U.S. national intelligence officials say the Russian government waged a mass propaganda campaign during the 2016 presidential election, including using fraudulent accounts on Facebook, Twitter, and other social-media sites to amplify highly partisan and incorrect information. In December, for example, Facebook estimated that 150 million Americans may have seen content from the IRA. Mass information manipulation by Russia is ongoing, U.S. intelligence officials say.

“Frankly, the United States is under attack,” Dan Coats, the director of national intelligence, told the Senate Intelligence Committee earlier this month.


Foundation Fodder

Twitter accounts linked to the Russian propaganda operation tweeted and retweeted about a wide range of topics and breaking-news events including the presidential debates, Black Lives Matter, and gun control.

When it came to tweets and retweets that mentioned charities and foundations, the language and tone ranged from inane to crude to conspiratorial.

A half dozen 2015 tweets and retweets were about the ice-bucket challenge, with at least one account linking to a YouTube video compilation of goofy attempts to pour water over one’s self: “@heyits_toby: ‘I`D DO THE ICE BUCKET CHALLENGE BUT NOT AS THESE GUYS! http://t.co/UZtRB0brdH.’”

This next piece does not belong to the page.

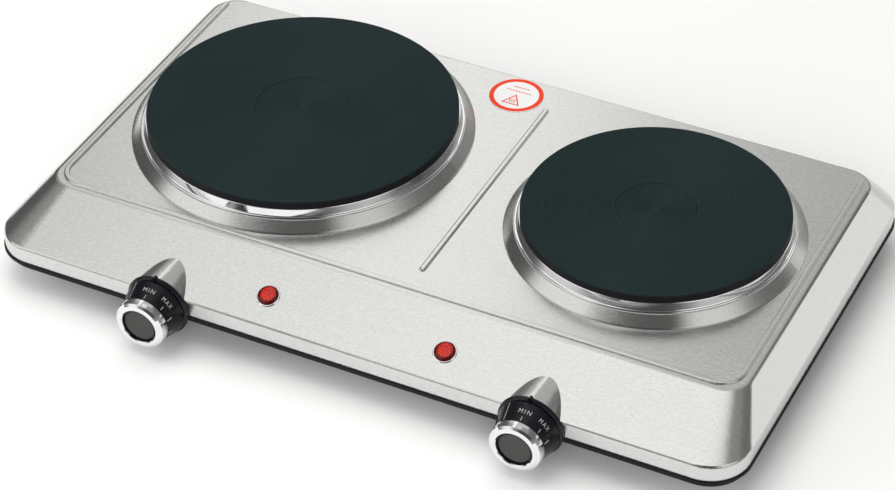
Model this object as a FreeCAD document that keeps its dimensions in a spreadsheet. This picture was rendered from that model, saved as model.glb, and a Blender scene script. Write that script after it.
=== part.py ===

The word “charity” was mentioned 162 times in the cache of 200,000 tweets, according to the Chronicle analysis, while the word “nonprofit” was used 14 times and “philanthropy” three times. Some tweets linked to hyperpartisan websites including Breitbart.

The Clinton Foundation appeared to be the most popular nonprofit topic for tweeting and retweeting by IRA-tied accounts, appearing 622 times. One tweet called the organization “the most corrupt enterprise in political history,” while others alluded to never-substantiated claims of “pay for play” practices such as donations in exchange for invitations to White House state dinners.


“When the house is crooked, check the foundation! #Crooked Hillary #NeverHillary https://t.co/qjnYLVA8PE,” tweeted the account @ten_cop in July 2016.

An independent study published last year by the Berkman Klein Center for Internet and Society at Harvard University found that alleged improprieties at the Clinton Foundation were among a handful of Clinton scandal stories that dominated media channels during the 2016 presidential election.

Other individual organizations that got specific mentions in the Russia-tied tweets included the Red Cross and the Southern Poverty Law Center.

‘His Majesty’

Foreign propagandists also used social media to stir partisanship and discord in higher education, a Chronicle analysis of the Twitter data shows. At least 129 Twitter accounts associated with the Kremlin-aligned propaganda outfit tweeted and retweeted about issues pertinent to higher education from 2015 to 2017.

Among other things, they spread coverage from Fox News and other outlets that highlighted what was characterized as liberalism run amok at colleges.


Following Election Day 2016, one account predicted college students would cheer for the raising of an ISIS flag on campuses. Another tweet from 2016 mocked the University of Michigan at Ann Arbor’s pronoun policy through a story about a conservative student’s demand that he be referred to as “His Majesty.”